A good mix of books with some interesting ones u might look out for , especially Gaiman and Pratchett
Don't treat this as a list of recommendations, since it's everything I read, whether I liked it or not! But some of it is highly recommended, certsinly - and Gaiman and Pratchett are just the most obvious ones.
Edited at 2014-02-06 11:19 am (UTC)
I keep a list which I post monthly and comment on here briefly about stuff I'd recommend, but as reviewing makes me part of my living, I don't feel inclined to write full reviews on here!
Oh, yes, I see your monthly lists, and am impressed by how much you get through, even bearing in mind that much of it is work.
Very occasionally I try to write an actual review, if I'm really excited about a book and want to recommend it, for one reason or another. But mostly I find formal reviews extremely difficult - so often what I want to write about is the overall shape of the book, including the ending. I'm enjoying working my way through the Mary Poppins books, for example, but you wouldn't call that reviewing.
And much of what I write in my diary I wouldn't want to put online: too negative, or too trivial, or too personal, or...
Um, wow. ::is impressed::
Then again, your house has more interesting books by sheer tonnage than any house I've ever experienced. I could spend hours just perusing your bookshelves.

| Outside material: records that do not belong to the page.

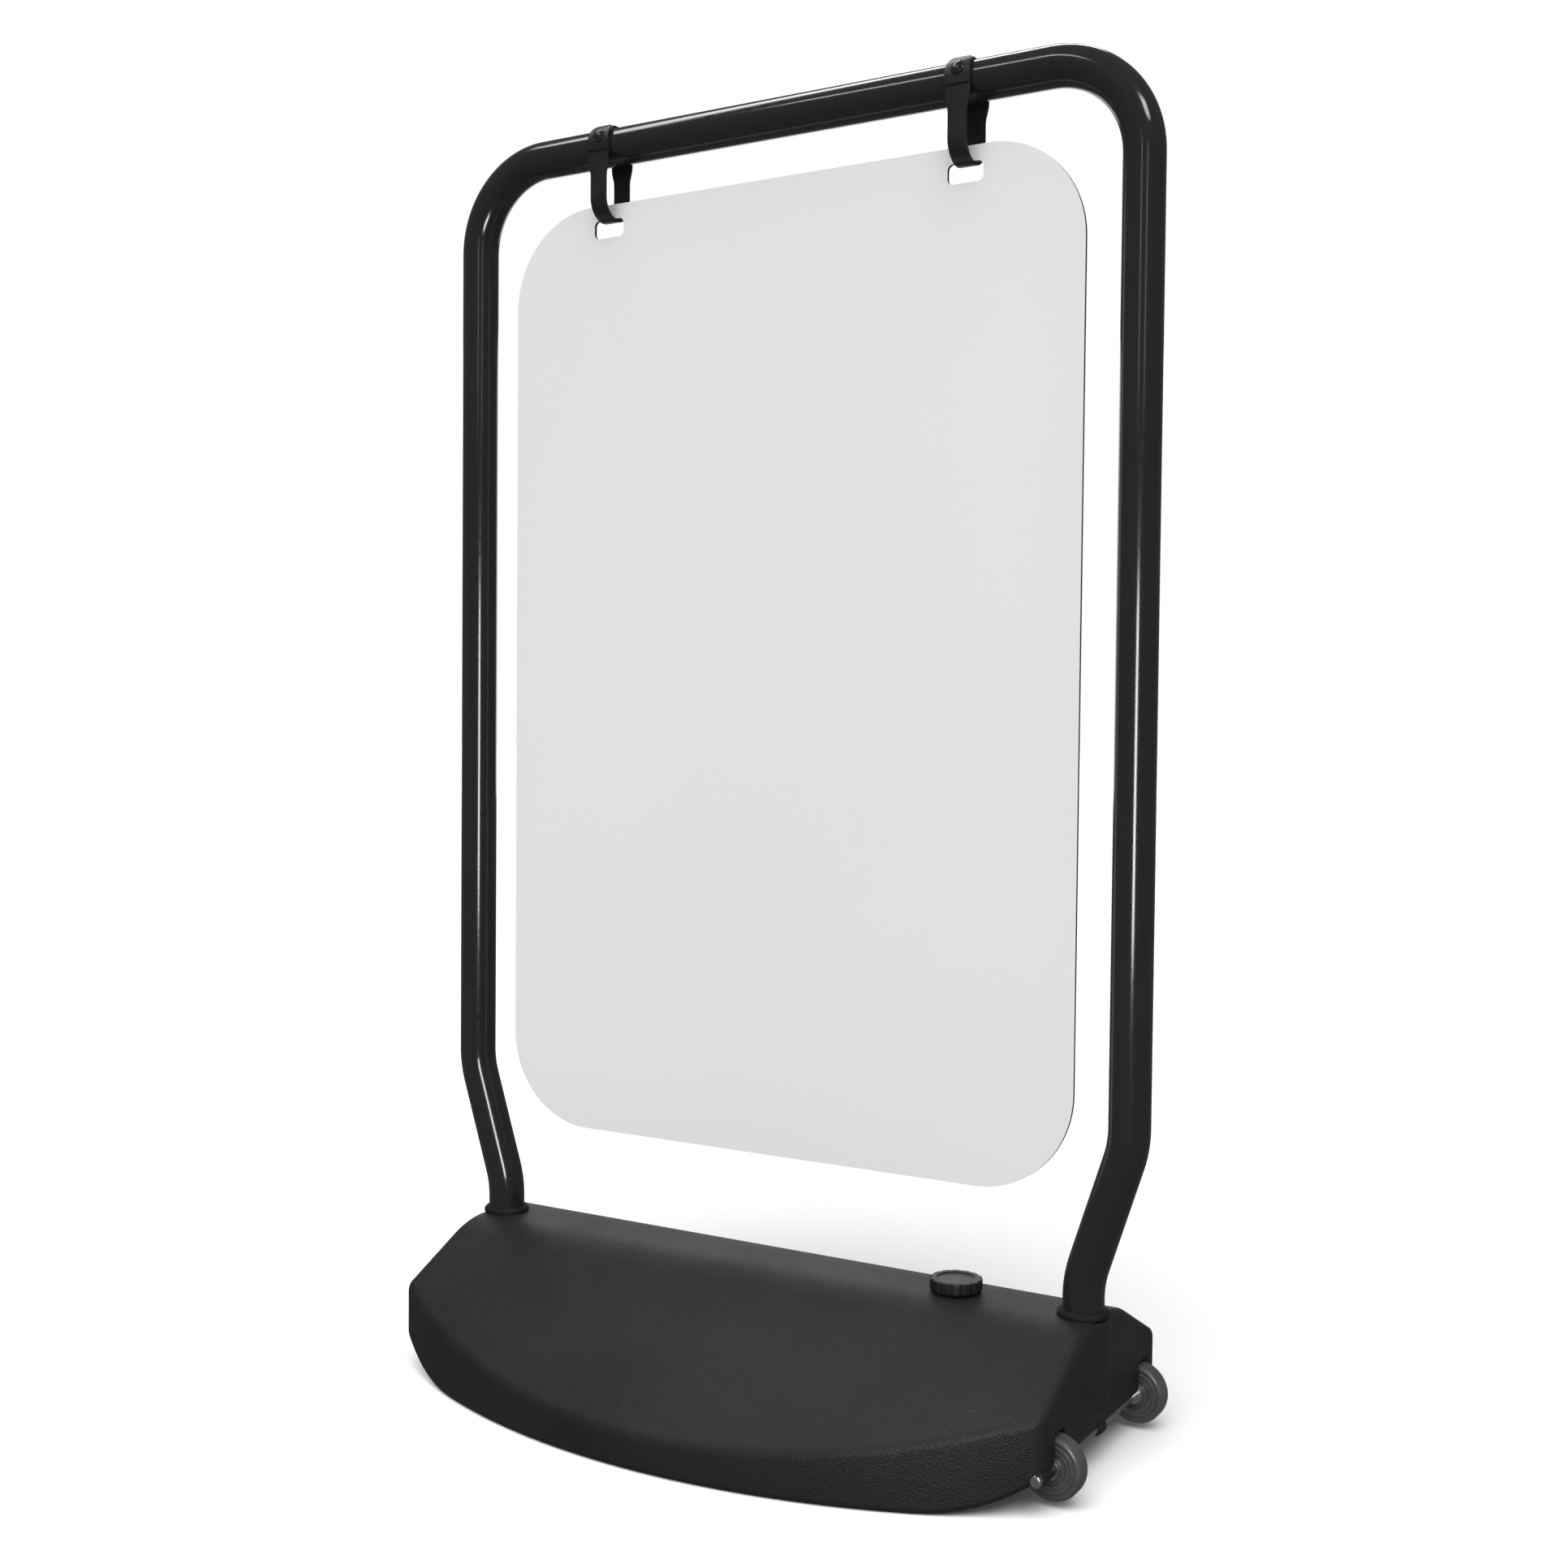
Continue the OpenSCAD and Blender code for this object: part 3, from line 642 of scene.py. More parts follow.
@dataclass
class BallastBase:
    """The moulded base: long, low, with a flat ridge and two wheel pockets at its right end.

    Attributes:
        length: along the sign.
        depth: front to rear at the middle.
        end_depth: front to rear at the ends.
        height: to the ridge.
        ridge: width of the flat ridge.
        rim: height of the front and rear walls at the middle.
        undercut_length: length over which the underside curves up.
        undercut_height: height of the underside at the ends.
        edge_round: radius of the edges round the ends.
        rim_round: radius of the edge between roof and wall.
        foot_round: radius of the bottom edge.
        ridge_round: radius of the bend between roof and ridge.
        post_x: distance of the post sockets from the middle.
        column_r: radius of the bulge round each post.
        column_low: height at which that bulge starts, inside the base.
        column_drop: how far its top is below the ridge.
        axle_x: distance of the axle from the middle.
        axle_z: height of the axle.
        wheel_y: distance of each wheel from the middle.
        pocket_r: radius of the wheel pockets.
        pocket_half: half the width of the wheel pockets.
        filler_x: distance of the filler from the middle.
        socket: radius of the post sockets, and where each starts and ends.
        bolt_recess: the same for the recess under each post.
        bolt_hole: the same for the bolt's hole.
        filler_hole: the same for the filler.
        neck: the same for the filler's neck.
        axle_hole_r: radius of the axle's hole.
        lug_r: radius of the lugs round the axle.
        cheek_y: how far the outer lugs reach from the middle.
        middle_lug: half the length of the middle lug.
        arc_r: radius of the front and rear walls in plan.
        slope: rise of the roof for each millimetre across.
    """

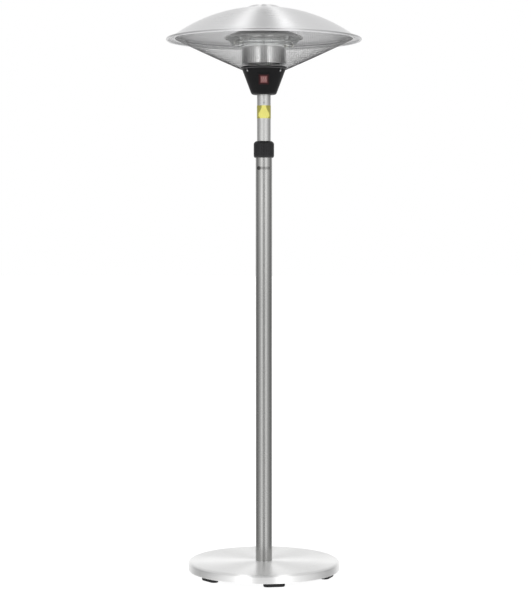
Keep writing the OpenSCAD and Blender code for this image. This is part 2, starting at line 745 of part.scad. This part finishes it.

This does represent a good couple of years' reading - and did you notice how much of it is comics? But I admit that the Great Unread which surrounds me gives me a sense of security - I know I won't run out of things I want to read!
What I love about your reading is the sheer variation. It makes a really good list for recommending, because it covers such a vast range.
I was so busy noting down the books I want to read from your list that I only just got as far as the books I had read and I didn't notice the book I had written.
...until you did, of course! Your book is one of those about which I would have liked to write a proper review, but my thoughts about it were too incoherent: a mixture of "Ooh, that's good! Oh, I love that!" and "What? She did what
? Really?" so I didn't.
It makes me nervous when you treat it as a list of recommendations, as I said to davesmusictank
: but I think there are only a couple of things on it that I'd actively DISrecommend, not at any price; rather more that I'd say don't prioritise, but if you're interested, go ahead. So the odds are in your favour.
I wasn't thinking of it as a list of "These are the best books in my life" but more of as list of "Books wot I have read" - and the sheer variation in your reading makes me want to read things on it.
I admit to being curious about what you'd say in a proper review of Cellophane, but mostly I'm very pleased you read it. I'm at the stage of my career where I assume no-one has read my stuff until they do and then I'm surprised.